Fulfil has also breached the Dutch and Belgian markets, with sales in Australia and the Middle East accounting for a more modest share of turnover. It is also expanding in North America with Hershey.

The group’s success in breaking into the highly competitive UK market is seen as the catalyst for the Ferrero takeover, proving the case for Fulfil being more than simply a local Irish success story.

Salmonella closure

Following the Mondelez-Grenade deal and the full acquisition of Kind by Mars a year earlier, Fulfil attracted attention from both private equity and trade buyers. The company was said to prefer the option of a privately owned family group such as Ferrero over other suitors.

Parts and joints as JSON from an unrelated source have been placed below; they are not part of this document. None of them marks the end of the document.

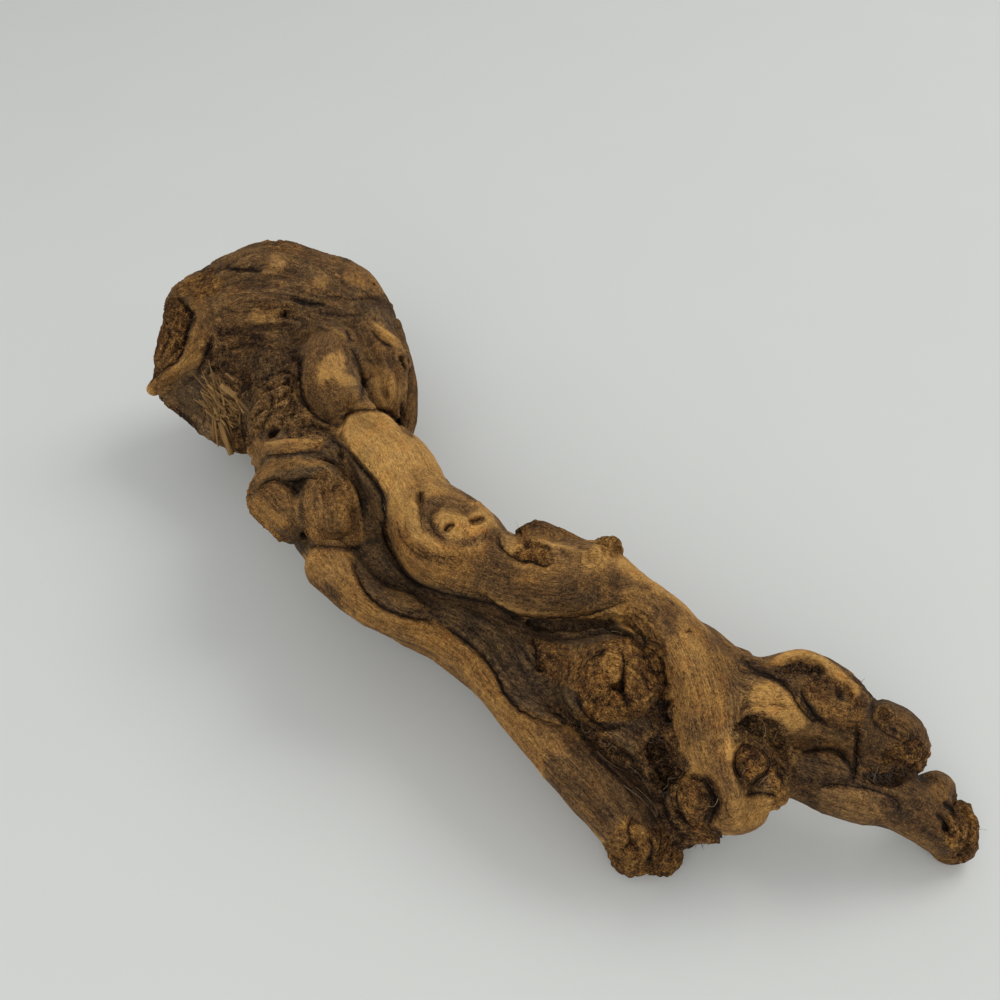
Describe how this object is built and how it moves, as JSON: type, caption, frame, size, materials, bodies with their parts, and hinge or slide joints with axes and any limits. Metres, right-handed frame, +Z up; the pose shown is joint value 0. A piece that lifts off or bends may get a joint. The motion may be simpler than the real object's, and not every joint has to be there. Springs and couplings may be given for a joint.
{
  "type": "grapewood",
  "caption": "Gnarled old grapevine trunk with a burled head, twisted limbs, knots, hollows and torn splinters, lying on its low points.",
  "frame": {"origin": "on the surface that the wood lies on, under the middle of its box", "axes": "+X along the trunk from the thick head to the thin tail, +Z up"},
  "size_m": [0.559, 0.2046, 0.1288],
  "materials": {
    "vine_wood": "bare weathered wood, worn pale on the ridges, dark and fibrous in the creases"
  },
  "bodies": {
    "root": {"grapewood": "vine_wood"}
  },
  "joints": []
}
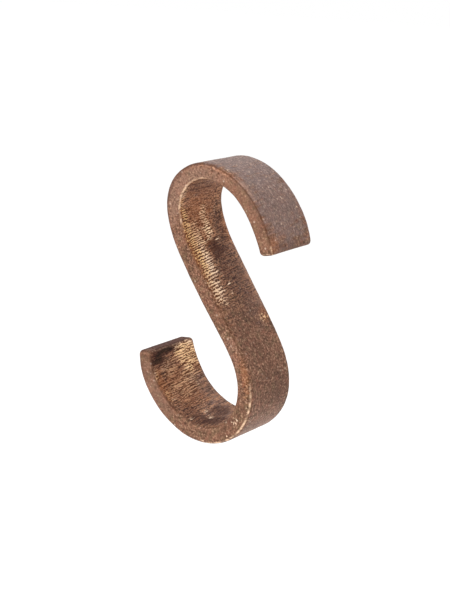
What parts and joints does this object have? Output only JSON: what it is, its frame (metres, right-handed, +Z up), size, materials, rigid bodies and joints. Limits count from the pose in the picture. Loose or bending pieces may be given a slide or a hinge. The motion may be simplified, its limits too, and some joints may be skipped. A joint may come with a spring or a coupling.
{
  "type": "s hook",
  "caption": "Flat-bar S hook: one wide bar with rounded edges, bent into a smaller open hook over a rail and a larger open hook below for a load.",
  "frame": {"origin": "centre of the round seat in the upper hook, midway across the bar's width; a rail of the seat's radius has its axis here", "axes": "+Z up, +Y along the rail, from the front of the S to its back, +X across the S, from the spine's upper end towards the upper arm"},
  "size_m": [0.0571, 0.025, 0.1003],
  "materials": {
    "hook": "aged copper-brown patina with fine casting speckle and cross-wise file marks, satin where worn"
  },
  "bodies": {
    "root": {"hook": "hook"}
  },
  "joints": []
}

Ferrero’s sales in the year to August last were €12.7 billion. It employs about 39,000 people across 107 companies selling in 170 countries.

Fulfil is not its first acquisition in what is known as the "better for you" market. It acquired British cereal bars and granola maker Eat Natural in its last financial year.

The Italian firm was ordered to shut a plant in Belgium by local authorities earlier this month, after an investigation into dozens of cases of salmonella linked to its Kinder chocolates. The company recalled several batches of Kinder Surprise chocolate eggs and other products from shelves in Ireland, Britain, Spain and the United States just ahead of Easter weekend.